== What you need to do ==
Only the lines from the one containing "Reconstruct the object" to the end of the entries should be written out, each exactly as it stands, both ends included.

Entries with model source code
--- START ---
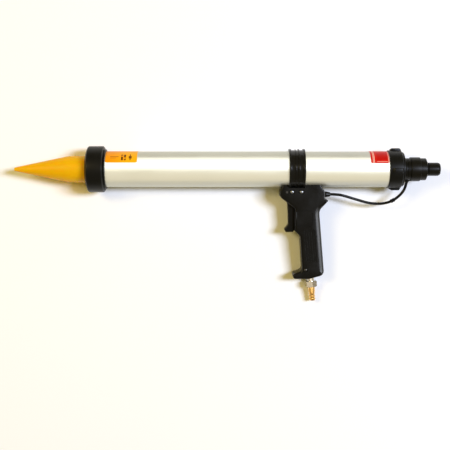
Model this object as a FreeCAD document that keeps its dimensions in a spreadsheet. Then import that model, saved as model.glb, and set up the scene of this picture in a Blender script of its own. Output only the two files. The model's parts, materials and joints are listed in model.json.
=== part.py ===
"""Air-powered caulking gun for foil packs, lying on its right side: ring and grip on the floor.

The gun is drawn in its tool frame, in millimetres: the barrel's axis is X with its front face at X = 0 and
+X to the rear, the grip points to -Y, and Z = 0 is the plane of symmetry. One placement then rolls the whole
gun about the barrel until the grip's side meets the floor.
"""

import FreeCAD, Part
import Sketcher
import math
import os
import re

SIZES = {
    # barrel: drawn tube for 600 ml foil packs
    "barrel_outer": 51,
    "barrel_wall": 1.5,
    "barrel_length": 435,
    # threaded collar on the barrel's front end, and the ring that screws on it
    "collar_wall": 2.2,
    "collar_length": 19.5,
    "collar_bevel": 0.8,
    "ring_outer": 66,
    "ring_front": 11,
    "ring_crown": 4.5,
    "ring_skirt": 17,
    "ring_bevel": 3,
    "ring_round": 4,
    # nozzle: flanged cone
    "nozzle_flange_outer": 52,
    "nozzle_flange": 5.5,
    "nozzle_root_outer": 38,
    "nozzle_shoulder": 34,
    "nozzle_shoulder_round": 60,
    "nozzle_tip_outer": 5,
    "nozzle_tip_bore": 3,
    "nozzle_tip_land": 6,
    "nozzle_length": 112.3,
    "nozzle_wall": 1.6,
    # rear cap with its four lugs
    "cap_outer": 54,
    "cap_overlap": 14.5,
    "cap_wall": 4.5,
    "cap_shoulder_outer": 48.8,
    "cap_shoulder": 3.5,
    "cap_spigot": 10,
    "cap_spigot_wall": 4,
    "cap_nose": 1.5,
    "lug_reach": 30,
    "lug_width": 7,
    "lug_length": 16,
    "lug_count": 4,
    "lug_root": 0.5,
    "seal_section": 2,
    # piston
    "piston_length": 18,
    "piston_skin": 3,
    "piston_clearance": 0.5,
    "piston_groove": 3,
    "piston_groove_width": 6,
    "piston_rest_gap": 2,
    "seal_land": 1.6,
    # band clamp that carries the handle
    "clamp_x": 291,
    "clamp_width": 23,
    "clamp_thickness": 3.5,
    "clamp_web": 2.3,
    "clamp_rib": 3.2,
    "clamp_split": 4,
    "ear_thickness": 3.5,
    "ear_width": 20,
    "ear_drop": 37.8,
    "ear_root": 1,
    "clamp_screw_drop": 31.8,
    "clamp_screw_spacing": 13.5,
    "screw_diameter": 3,
    "screw_head": 5.5,
    "screw_head_height": 2,
    "screw_boss": 8,
    "clamp_boss": 6,
    "pivot_boss": 6.4,
    "nut_across_flats": 5.5,
    "nut_height": 2.4,
    # handle shells: head under the barrel, raked grip, foot with a toe
    "handle_width": 28,
    "shell_wall": 2.6,
    "handle_round": 3,
    "head_front": 24,
    "head_rear": 40,
    "head_drop": 39,
    "head_bevel": 6,
    "nose_drop": 29,
    "guard_front": 2.6,
    "guard_top": 55,
    "guard_drop": 88,
    "grip_top": 59,
    "grip_back": 32.8,
    "grip_depth": 30,
    "grip_rake": 5,
    "waist_drop": 95,
    "instep_rise": 20.2,
    "foot_drop": 159.2,
    "sole_length": 17,
    "toe_rise": 10.2,
    "toe_reach": 15,
    "heel_rise": 6.7,
    "tang_reach": 45.2,
    "tang_drop": 43.8,
    "tang_top": 41,
    "toe_rake": 1,
    "nose_round": 12,
    "chin_round": 8,
    "throat_round": 4,
    "guard_round": 4,
    "waist_round": 6,
    "instep_round": 7,
    "toe_round": 4,
    "sole_round": 5,
    "heel_round": 8,
    "web_round": 12,
    "tang_round": 1.2,
    "spur_round": 0.8,
    "rear_round": 3,
    "grip_screw_x": 13.5,
    "grip_screw_rise": 15,
    # trigger
    "pivot_x": 14,
    "pivot_drop": 31.8,
    "pin_diameter": 3,
    "trigger_eye": 6.8,
    "trigger_width": 12,
    "trigger_front": 9,
    "trigger_depth": 8,
    "trigger_top": 49,
    "trigger_drop": 90,
    "hook_reach": 7.2,
    "hook_height": 5.5,
    "trigger_side_gap": 0.5,
    "trigger_sweep": 2.5,
    "trigger_heel": 2,
    "hook_slope": 1.2,
    "neck_front": 3,
    "neck_back": 2.8,
    "brow_front": 2.4,
    "brow_drop": 40.5,
    "face_drop": 52.5,
    "nape_drop": 39.3,
    "brow_round": 8,
    "face_round": 10,
    "hook_throat_round": 5,
    "hook_round": 1,
    "hook_lip_round": 2,
    "trigger_heel_round": 4,
    "trigger_back_round": 6,
    "trigger_shoulder_round": 4,
    "nape_round": 3,
    # valve behind the trigger
    "valve_drop": 69.5,
    "valve_front": 6.5,
    "valve_length": 20,
    "valve_outer": 16,
    "valve_chamber": 11,
    "valve_seat": 13,
    "valve_throat": 6,
    "valve_neck": 2,
    "stem_diameter": 4,
    "stem_gap": 0.3,
    "stem_bevel": 0.6,
    "poppet_outer": 9,
    "poppet_height": 2,
    "washer_height": 0.8,
    "plug_flange": 2.5,
    "plug_spigot": 3,
    "plug_gap": 0.5,
    "valve_rest_inset": 2,
    "supply_gap": 0.6,
    "valve_wire": 0.6,
    "valve_spring_outer": 6.4,
    "valve_spring_turns": 5,
    # pipes and air inlet
    "pipe_outer": 5,
    "pipe_bore": 3,
    "feed_bend": 12,
    "feed_straight": 18,
    "delivery_bend": 6,
    "delivery_rise": 8.4,
    "delivery_run": 7.8,
    "pipe_socket": 2,
    "inlet_x": 22.2,
    "inlet_rise": 2.2,
    "inlet_stub": 6,
    "inlet_stub_outer": 10,
    "inlet_seat": 0.9,
    "inlet_collar": 5,
    "inlet_collar_outer": 10,
    "inlet_hex": 15,
    "inlet_hex_length": 8.6,
    "inlet_hex_bevel": 1,
    "inlet_bore": 4,
    "nipple_outer": 9.5,
    "nipple_waist": 7.4,
    "nipple_length": 20.3,
    "nipple_grip": 8,
    "nipple_stub": 5.5,
    "nipple_stub_outer": 7,
    "nipple_stub_gap": 0.5,
    "barb_count": 3,
    "barb_waist": 0.3,
    # hose line
    "hose_drop": 36,
    "hose_outer": 4,
    "hose_bore": 2.5,
    "fitting_outer": 8.4,
    "fitting_tip": 5.8,
    "fitting_length": 8.8,
    "fitting_root": 5,
    "fitting_cup": 3,
    "port_x": 4.8,
    "port_drop": 18,
    "port_outer": 6.2,
    "port_length": 8,
    "port_lean": 78,
    "port_bevel": 1,
    "port_lip": 0.4,
    "sleeve_outer": 5.4,
    "sleeve_length": 6,
    "sleeve_place": 0.705,
    # pressure regulator
    "regulator_outer": 31.6,
    "regulator_body_length": 17,
    "regulator_length": 31,
    "regulator_cone": 3,
    "regulator_nose_outer": 14,
    "regulator_nose": 8,
    "regulator_wall": 4,
    "clamp_ring_outer": 34.4,
    "clamp_ring_front": 8.6,
    "clamp_ring_length": 13.9,
    "clamp_ring_round": 1.2,
    "diaphragm_outer": 25,
    "diaphragm_thickness": 1.2,
    "regulator_wire": 1.6,
    "regulator_spring_turns": 4,
    "regulator_spring_outer": 15,
    "seat_outer": 17,
    "seat_height": 3,
    "seat_gap": 0.5,
    "bonnet_roof": 1,
    "knob_outer": 19,
    "knob_length": 17,
    "knob_round": 3,
    "knob_gap": 0.5,
    "adjuster_diameter": 6,
    "adjuster_tail": 3,
    "lift_stem": 3,
    "lift_head": 7,
    "lift_head_height": 2.5,
    "lift_chamber": 9,
    "lift_way": 4,
    "lift_seat": 6,
    "lift_spring_turns": 5,
    "cover_depth": 3,
    "stop_inset": 0.3,
    "stop_seat": 1.5,
    # labels on top of the barrel
    "label_thickness": 0.2,
    "front_label_x": 20,
    "front_label_length": 45,
    "front_label_wrap": 127,
    "rear_label_setback": 41,
    "rear_label_length": 26,
    "rear_label_wrap": 134,
    # fits
    "snug": 0.05,
    "running": 0.08,
    "slack": 0.3,
    # how far a cut runs past the face it starts from
    "overrun": 1,
}

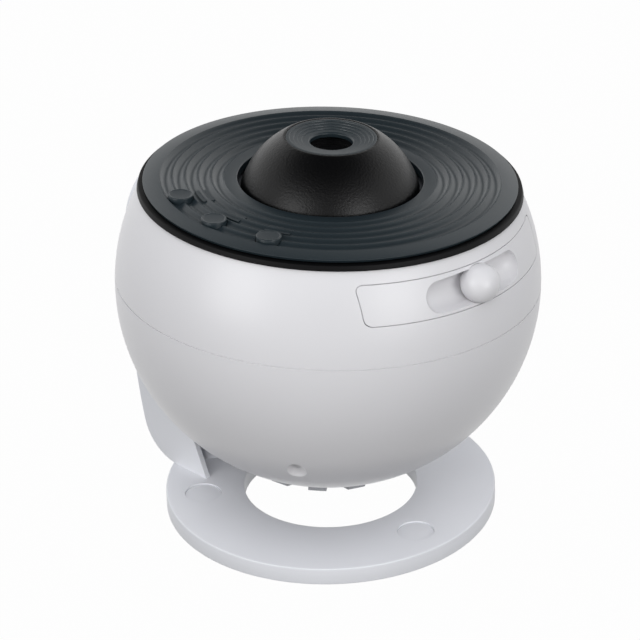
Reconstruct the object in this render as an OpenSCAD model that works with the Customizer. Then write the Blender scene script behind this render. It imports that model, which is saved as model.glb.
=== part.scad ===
--- END ---
== Exercise response ==
Reconstruct the object in this render as an OpenSCAD model that works with the Customizer. Then write the Blender scene script behind this render. It imports that model, which is saved as model.glb.
=== part.scad ===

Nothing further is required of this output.